Well, time proved that old adage “mothers are always right” a wee bit of a misnomer...

Now when Mother said, “You keep at it, and I’m going to finish it for you!” she didn’t mean she was going to wiggle her nose, cross her eyes and try to out stare us. Despite the abrupt ending, Leon still “declared” himself the winner the second we got outside—just because he was the oldest! I didn’t look away, I didn’t get tickled, there’s no way I lost... When he said it again, I hit him with a rake handle. He threw me over the woodpile. I came up firing oak logs at him.

We hadn’t even drawn blood when Mom stuck her head out the back door, “Do I need to finish that!”

She didn’t need a whistle to keep order.

Her favorite line was, “Y’all be careful.” She wore that one out! We’d be leaving for school. It was a simple half mile walk up Stonewall Street. There wasn’t nothing that could possibly go wrong, unless Leon was still upset about that rake handle attacking him... Mom would follow along as far as Karen Webb’s house, waving and “be careful-ling” us!

It was “some-more” embarrassing as the years rolled on.

Yogi and Buddy would come over, we’re going out in the backyard to throw a baseball around or play Mumbley Peg. Mom would follow us to the door and remind teenagers, mind you, to, “Be careful.”

Ye gads! I fainted dead away by reason of abject mortification on several occasions!

Can you imagine bringing the girl of your dreams over to the house for the first time! I was in college. Cathy and I stopped by for a lunchmeat sandwich on our way to the golf course. I’m being on my best behavior.
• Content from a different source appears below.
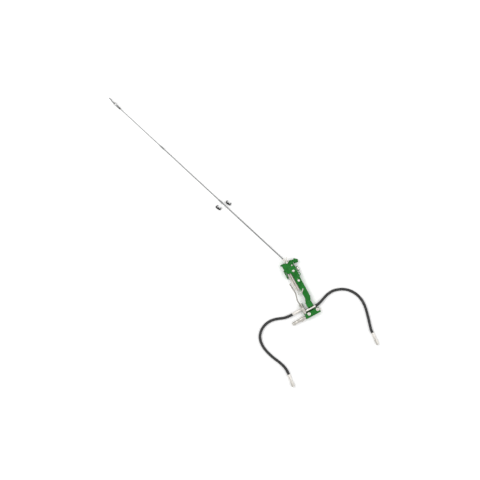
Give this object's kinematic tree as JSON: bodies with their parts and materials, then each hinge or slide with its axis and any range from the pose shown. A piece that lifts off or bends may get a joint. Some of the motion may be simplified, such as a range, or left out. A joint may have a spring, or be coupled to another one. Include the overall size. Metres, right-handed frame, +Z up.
{
  "type": "window cleaning pole system",
  "caption": "Green steel lance mast with balance springs, plug valve, quick coupler, short pressure hoses and a slim telescopic cleaning pole.",
  "frame": {"origin": "on the resting surface, under the middle of the port bracket at the mast's foot", "axes": "+Y along the mast towards its head, +Z up out of the front plate, +X to the right seen from the front"},
  "size_m": [0.8886, 2.4144, 0.0528],
  "materials": {
    "green_paint": "glossy green powder coat over welded steel",
    "zinc": "bright zinc-plated steel",
    "steel": "turned and milled stainless steel",
    "dark_steel": "blackened steel",
    "spring_steel": "oil-tempered spring wire",
    "aluminium": "drawn, lightly brushed aluminium",
    "rubber": "smooth black hose cover",
    "black_plastic": "moulded black nylon"
  },
  "bodies": {
    "root": {"tie_plate": "green_paint", "port_channel": "green_paint", "mast_tube": "green_paint", "head_back_plate": "green_paint", "head_front_plate": "green_paint", "flange_left": "green_paint", "flange_right": "green_paint", "spring_guard": "green_paint", "lock_housing": "green_paint", "guide_bracket": "green_paint", "hose_eye": "green_paint", "manifold_block": "steel", "coupler_body": "steel", "valve_body": "steel", "spring_anchor_strap": "steel", "port_bolt_left": "zinc", "port_bolt_right": "zinc", "manifold_end_plug": "zinc", "valve_bonnet": "zinc", "inlet_ferrule": "zinc", "outlet_ferrule": "zinc", "link_nipple": "zinc", "head_bolt_upper": "zinc", "head_bolt_lower": "zinc", "head_bolt_side": "zinc", "head_spacer": "zinc", "spring_anchor_pin": "zinc", "guide_roller_pin": "zinc", "pivot_spacer_lower": "zinc", "pivot_spacer_upper": "zinc", "pivot_bolt": "zinc", "left_end_ferrule": "zinc", "right_end_ferrule": "zinc", "spring_left": "spring_steel", "spring_right": "spring_steel", "left_hose": "rubber", "right_hose": "rubber"},
    "pole": {"pole_knuckle": "zinc", "spring_pin": "zinc", "pole_lower_tube": "aluminium"},
    "lower_collar": {"lock_collar_lower": "aluminium"},
    "pole_middle": {"pole_middle_tube": "aluminium"},
    "upper_collar": {"lock_collar_upper": "aluminium"},
    "pole_top": {"pole_top_tube": "aluminium", "tip_jam_nut": "dark_steel", "tip_clevis": "aluminium"},
    "tip": {"tip_adapter": "aluminium"},
    "wing": {"wing_screw": "zinc"},
    "clamp": {"clamp_handle": "zinc"},
    "plunger": {"plunger_pin": "zinc", "plunger_knob": "green_paint"},
    "roller": {"guide_roller": "zinc"},
    "lever": {"valve_lever": "steel", "lever_knob": "steel", "valve_plug": "zinc"},
    "sleeve": {"coupler_sleeve": "steel"},
    "left_nut": {"left_end_nut": "steel"},
    "right_nut": {"right_end_nut": "steel"},
    "left_clip": {"hose_clip_left": "black_plastic"},
    "right_clip": {"hose_clip_right": "black_plastic"}
  },
  "joints": [
    {"name": "pole_pitch", "type": "hinge", "parent": "root", "child": "pole", "pos_m": [0, 0.397, 0.0203], "axis": [0, 0, 1], "range_deg": [-12, 2.5], "deforming": ["spring_left", "spring_right"]},
    {"name": "lower_collar_twist", "type": "hinge", "parent": "pole", "child": "lower_collar", "pos_m": [-0.20134, 0.99185, 0.0203], "axis": [-0.3206, 0.9472, 0], "range_deg": [-45, 45]},
    {"name": "middle_slide", "type": "slide", "parent": "pole", "child": "pole_middle", "axis": [-0.3206, 0.9472, 0], "range_m": [-0.47, 0]},
    {"name": "upper_collar_twist", "type": "hinge", "parent": "pole_middle", "child": "upper_collar", "pos_m": [-0.38025, 1.52039, 0.0203], "axis": [-0.3206, 0.9472, 0], "range_deg": [-45, 45]},
    {"name": "top_slide", "type": "slide", "parent": "pole_middle", "child": "pole_top", "axis": [-0.3206, 0.9472, 0], "range_m": [-0.37, 0]},
    {"name": "tip_tilt", "type": "hinge", "parent": "pole_top", "child": "tip", "pos_m": [-0.5258, 1.95043, 0.0203], "axis": [0.9472, 0.3206, 0], "range_deg": [0, 60]},
    {"name": "wing_screw_turn", "type": "hinge", "parent": "pole_top", "child": "wing", "pos_m": [-0.5258, 1.95043, 0.0203], "axis": [0.9472, 0.3206, 0], "continuous": true},
    {"name": "clamp_swing", "type": "hinge", "parent": "root", "child": "clamp", "pos_m": [0, 0.397, 0.0449], "axis": [0, 0, 1], "range_deg": [-30, 60]},
    {"name": "plunger_pull", "type": "slide", "parent": "root", "child": "plunger", "axis": [0.9135, -0.4067, 0], "range_m": [0, 0.008], "stiffness_N_per_m": 600},
    {"name": "roller_spin", "type": "hinge", "parent": "root", "child": "roller", "pos_m": [0.047, 0.324, 0.0203], "axis": [0, 1, 0], "continuous": true},
    {"name": "valve_turn", "type": "hinge", "parent": "root", "child": "lever", "pos_m": [-0.0555, 0.06, 0.035], "axis": [0, 0, 1], "range_deg": [0, 90]},
    {"name": "sleeve_pull", "type": "slide", "parent": "root", "child": "sleeve", "axis": [1, 0, 0], "range_m": [0, 0.006], "stiffness_N_per_m": 600},
    {"name": "left_nut_spin", "type": "hinge", "parent": "root", "child": "left_nut", "pos_m": [-0.37132, -0.36794, 0.012], "axis": [-0.126, -0.992, 0], "continuous": true},
    {"name": "right_nut_spin", "type": "hinge", "parent": "root", "child": "right_nut", "pos_m": [0.2875, -0.39187, 0.012], "axis": [-0.06, -0.9982, 0], "continuous": true},
    {"name": "left_clip_lift", "type": "slide", "parent": "root", "child": "left_clip", "axis": [0, 0, 1], "range_m": [0, 0.15]},
    {"name": "right_clip_lift", "type": "slide", "parent": "root", "child": "right_clip", "axis": [0, 0, 1], "range_m": [0, 0.15]}
  ]
}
I want Cathy to see how mature and grown up—

As I opened the door of the Corvair to seat her as royally and gentlemanly as possible, Mom ran out on the porch and fairly screamed, “Y’all be careful!”
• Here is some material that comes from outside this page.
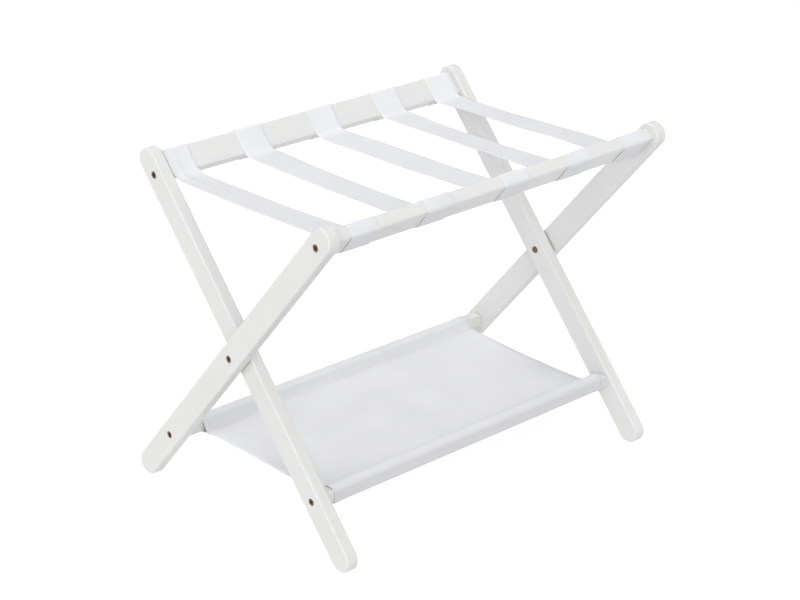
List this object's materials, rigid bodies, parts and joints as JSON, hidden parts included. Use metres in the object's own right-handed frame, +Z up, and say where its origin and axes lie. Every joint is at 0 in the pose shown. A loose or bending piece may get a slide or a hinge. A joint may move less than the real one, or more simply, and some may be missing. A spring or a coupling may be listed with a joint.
{
  "type": "folding luggage bench",
  "caption": "Folding hotel luggage bench: crossed wooden legs on a pivot, webbing straps between the top rails and a cloth shelf between the lower rails.",
  "frame": {"origin": "on the floor, midway between the feet, straight below the pivot axis", "axes": "+X along the rails, -Y to the front (the side of the outer frame's top rail), +Z up; the bench is open"},
  "size_m": [0.66, 0.4596, 0.5196],
  "materials": {
    "painted_wood": "satin white paint over wood",
    "webbing": "plain woven white webbing",
    "shelf_fabric": "plain woven white cloth",
    "bronzed_hardware": "dark bronzed",
    "white_nylon": "matte moulded",
    "staple_wire": "galvanised wire"
  },
  "bodies": {
    "outer_frame": {"outer_leg_left": "painted_wood", "outer_leg_right": "painted_wood", "front_top_rail": "painted_wood", "rear_lower_rail": "painted_wood", "front_top_rail_screws": "bronzed_hardware", "rear_lower_rail_screws": "bronzed_hardware", "pivot_bolts": "bronzed_hardware", "pivot_nuts": "bronzed_hardware", "pivot_washers": "white_nylon", "strap_1": "webbing", "strap_2": "webbing", "strap_3": "webbing", "strap_4": "webbing", "strap_5": "webbing", "front_strap_staples": "staple_wire", "shelf_cloth": "shelf_fabric"},
    "inner_frame": {"inner_leg_left": "painted_wood", "inner_leg_right": "painted_wood", "rear_top_rail": "painted_wood", "front_lower_rail": "painted_wood", "rear_top_rail_screws": "bronzed_hardware", "front_lower_rail_screws": "bronzed_hardware", "rear_strap_staples": "staple_wire"}
  },
  "joints": [
    {"name": "fold", "type": "hinge", "parent": "outer_frame", "child": "inner_frame", "pos_m": [0, 0, 0.262], "axis": [1, 0, 0], "range_deg": [0, 72], "deforming": ["strap_1", "strap_2", "strap_3", "strap_4", "strap_5", "shelf_cloth"]}
  ]
}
Dad never used that line. His mantra was “be good and do right.” It mostly was about work ethic; and thoughtfulness and respect and proper attitude. And he only said it one time to me in my whole life. He didn’t figure he had to chew his cabbage twice.

He did, however, demand correct results. I learned (sometimes the hard way) over the years exactly what he meant! And he didn’t teach as much as he expected. Today’s TV psychologists refer to it as Observational Learning.
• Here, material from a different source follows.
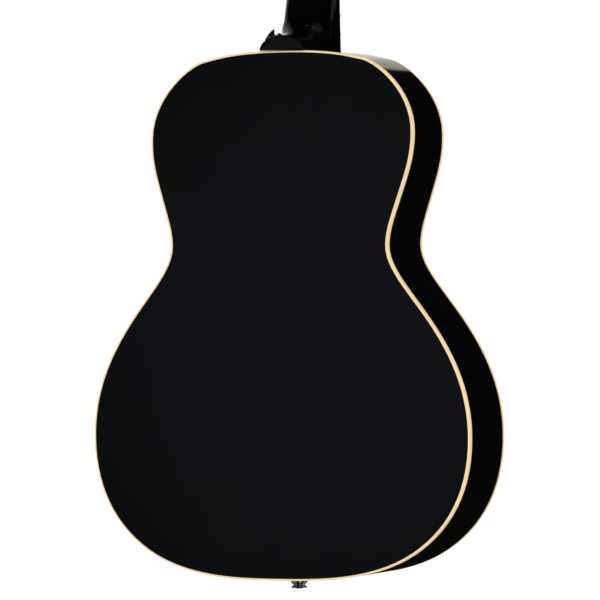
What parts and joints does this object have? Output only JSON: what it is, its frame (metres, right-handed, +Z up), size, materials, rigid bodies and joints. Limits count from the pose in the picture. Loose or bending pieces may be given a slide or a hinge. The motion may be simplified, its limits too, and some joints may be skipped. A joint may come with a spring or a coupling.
{
  "type": "acoustic guitar",
  "caption": "Small-bodied flat-top steel-string acoustic guitar, black with cream binding, arched back, strap buttons, tuning machines and pull-out bridge pins.",
  "frame": {"origin": "on the centre line at the nut, level with the outer face of the top, where a hanger's yoke takes the neck under the headstock", "axes": "+Z up the neck to the headstock, -Y out of the front (strings), +Y out of the back, +X to the treble side"},
  "size_m": [0.3752, 0.11, 1.0186],
  "materials": {
    "black_lacquer": "gloss black lacquer",
    "cream_binding": "polished cream",
    "mahogany": "bare sanded",
    "spruce": "bare sanded",
    "rosewood": "oiled satin",
    "bone": "satin ivory",
    "tortoise": "polished mottled brown",
    "rod_steel": "plain turned",
    "nickel": "polished nickel plate",
    "plain_steel": "bright drawn",
    "bronze_winding": "wound bronze"
  },
  "bodies": {
    "instrument": {"top": "black_lacquer", "back": "black_lacquer", "side_treble": "black_lacquer", "side_bass": "black_lacquer", "top_binding": "cream_binding", "back_binding": "cream_binding", "top_lining_treble": "mahogany", "top_lining_bass": "mahogany", "back_lining_treble": "mahogany", "back_lining_bass": "mahogany", "neck_block": "mahogany", "tail_block": "mahogany", "back_brace_1": "spruce", "back_brace_2": "spruce", "back_brace_3": "spruce", "back_brace_4": "spruce", "x_brace_treble": "spruce", "x_brace_bass": "spruce", "upper_brace": "spruce", "tone_bar_1": "spruce", "tone_bar_2": "spruce", "bridge_plate": "mahogany", "bridge": "rosewood", "saddle": "bone", "pickguard": "tortoise", "neck": "black_lacquer", "heel_cap": "black_lacquer", "fretboard": "rosewood", "nut": "bone", "truss_rod": "rod_steel", "truss_rod_cover": "black_lacquer", "heel_strap_button": "nickel", "end_button": "nickel", "tuner_plate_treble": "nickel", "tuner_plate_bass": "nickel", "string_1": "plain_steel", "string_2": "plain_steel", "string_3": "bronze_winding", "string_4": "bronze_winding", "string_5": "bronze_winding", "string_6": "bronze_winding"},
    "post_1": {"tuner_post_1": "nickel"},
    "knob_1": {"tuner_knob_1": "nickel"},
    "pin_1": {"bridge_pin_1": "bone"},
    "post_2": {"tuner_post_2": "nickel"},
    "knob_2": {"tuner_knob_2": "nickel"},
    "pin_2": {"bridge_pin_2": "bone"},
    "post_3": {"tuner_post_3": "nickel"},
    "knob_3": {"tuner_knob_3": "nickel"},
    "pin_3": {"bridge_pin_3": "bone"},
    "post_4": {"tuner_post_4": "nickel"},
    "knob_4": {"tuner_knob_4": "nickel"},
    "pin_4": {"bridge_pin_4": "bone"},
    "post_5": {"tuner_post_5": "nickel"},
    "knob_5": {"tuner_knob_5": "nickel"},
    "pin_5": {"bridge_pin_5": "bone"},
    "post_6": {"tuner_post_6": "nickel"},
    "knob_6": {"tuner_knob_6": "nickel"},
    "pin_6": {"bridge_pin_6": "bone"},
    "rod_nut": {"truss_rod_nut": "rod_steel"}
  },
  "joints": [
    {"name": "post_1_turn", "type": "hinge", "parent": "instrument", "child": "post_1", "pos_m": [0.021, 0.00919, 0.04147], "axis": [0, 0.9703, -0.2419], "continuous": true},
    {"name": "knob_1_turn", "type": "hinge", "parent": "instrument", "child": "knob_1", "pos_m": [0.021, 0.03092, 0.04595], "axis": [1, 0, 0], "continuous": true},
    {"name": "post_2_turn", "type": "hinge", "parent": "instrument", "child": "post_2", "pos_m": [0.021, 0.01887, 0.08028], "axis": [0, 0.9703, -0.2419], "continuous": true},
    {"name": "knob_2_turn", "type": "hinge", "parent": "instrument", "child": "knob_2", "pos_m": [0.021, 0.0406, 0.08476], "axis": [1, 0, 0], "continuous": true},
    {"name": "post_3_turn", "type": "hinge", "parent": "instrument", "child": "post_3", "pos_m": [0.021, 0.02855, 0.1191], "axis": [0, 0.9703, -0.2419], "continuous": true},
    {"name": "knob_3_turn", "type": "hinge", "parent": "instrument", "child": "knob_3", "pos_m": [0.021, 0.05028, 0.12357], "axis": [1, 0, 0], "continuous": true},
    {"name": "post_4_turn", "type": "hinge", "parent": "instrument", "child": "post_4", "pos_m": [-0.021, 0.02855, 0.1191], "axis": [0, 0.9703, -0.2419], "continuous": true},
    {"name": "knob_4_turn", "type": "hinge", "parent": "instrument", "child": "knob_4", "pos_m": [-0.021, 0.05028, 0.12357], "axis": [-1, 0, 0], "continuous": true},
    {"name": "post_5_turn", "type": "hinge", "parent": "instrument", "child": "post_5", "pos_m": [-0.021, 0.01887, 0.08028], "axis": [0, 0.9703, -0.2419], "continuous": true},
    {"name": "knob_5_turn", "type": "hinge", "parent": "instrument", "child": "knob_5", "pos_m": [-0.021, 0.0406, 0.08476], "axis": [-1, 0, 0], "continuous": true},
    {"name": "post_6_turn", "type": "hinge", "parent": "instrument", "child": "post_6", "pos_m": [-0.021, 0.00919, 0.04147], "axis": [0, 0.9703, -0.2419], "continuous": true},
    {"name": "knob_6_turn", "type": "hinge", "parent": "instrument", "child": "knob_6", "pos_m": [-0.021, 0.03092, 0.04595], "axis": [-1, 0, 0], "continuous": true},
    {"name": "pin_1_pull", "type": "slide", "parent": "instrument", "child": "pin_1", "axis": [0, -1, 0], "range_m": [0, 0.032]},
    {"name": "pin_2_pull", "type": "slide", "parent": "instrument", "child": "pin_2", "axis": [0, -1, 0], "range_m": [0, 0.032]},
    {"name": "pin_3_pull", "type": "slide", "parent": "instrument", "child": "pin_3", "axis": [0, -1, 0], "range_m": [0, 0.032]},
    {"name": "pin_4_pull", "type": "slide", "parent": "instrument", "child": "pin_4", "axis": [0, -1, 0], "range_m": [0, 0.032]},
    {"name": "pin_5_pull", "type": "slide", "parent": "instrument", "child": "pin_5", "axis": [0, -1, 0], "range_m": [0, 0.032]},
    {"name": "pin_6_pull", "type": "slide", "parent": "instrument", "child": "pin_6", "axis": [0, -1, 0], "range_m": [0, 0.032]},
    {"name": "truss_nut_turn", "type": "hinge", "parent": "instrument", "child": "rod_nut", "pos_m": [0, 0.0085, 0.0129], "axis": [0, 0, 1], "range_deg": [-180, 180]}
  ],
  "couplings": [
    {"joint": "post_1_turn", "follows": "knob_1_turn", "ratio": 0.071429},
    {"joint": "post_2_turn", "follows": "knob_2_turn", "ratio": 0.071429},
    {"joint": "post_3_turn", "follows": "knob_3_turn", "ratio": 0.071429},
    {"joint": "post_4_turn", "follows": "knob_4_turn", "ratio": -0.071429},
    {"joint": "post_5_turn", "follows": "knob_5_turn", "ratio": -0.071429},
    {"joint": "post_6_turn", "follows": "knob_6_turn", "ratio": -0.071429}
  ]
}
Back then we called it going to the store.

Dad would send us to the grocery up the road for some bread, a pack of Camels and a jar of mayonnaise. You’d better be back in the allotted time extending him the goods in one hand and his change in the other.

He always let you keep the change. If you offered it back. If you didn’t—he didn’t. It only took a couple of trips to grasp the deeper meaning.

Dad said “no” a lot. We’d ask if we could skip cutting okra and go to the baseball field and it was “no.” If we wanted to spend the afternoon at the Melton’s riding horses—“We will mow the yard when we get home”— it was “no.” If we wanted to cruise Frank’s Dairy Bar instead of shelling Purple Hull peas, we got the same answer.

It took a while to figure out there is a proper order in life.

If we wanted a “yes” all we had to do was finish planting the corn, stalk three rows of tomatoes, trim the mimosa tree, pick a hamper of Kentucky Wonders, chop the rest of the cotton, empty the truck and pull up a mess of carrots for supper.

It was easy to get on Dad’s good side. Just do what you should do...

Mom would cook those carrots down and make us take a few bites declaring, “They are good for your eyes!”

I’d manage to get a small portion of the awful tasting things in my mouth for appearance sake. But I couldn’t hardly swallow, silently thinking there is ABSOLUTELY no connection between carrots and vision...but I didn’t say anything for two reasons.

One, it would cross Daddy’s respect line by a country mile.

And you’ve got to give Mom a little slack. It was only the second mistake she ever made in her life!

Respectfully,

Kes

PS: As my eyesight worsens over the years, I’m not so dead certain positive anymore about that last mistake.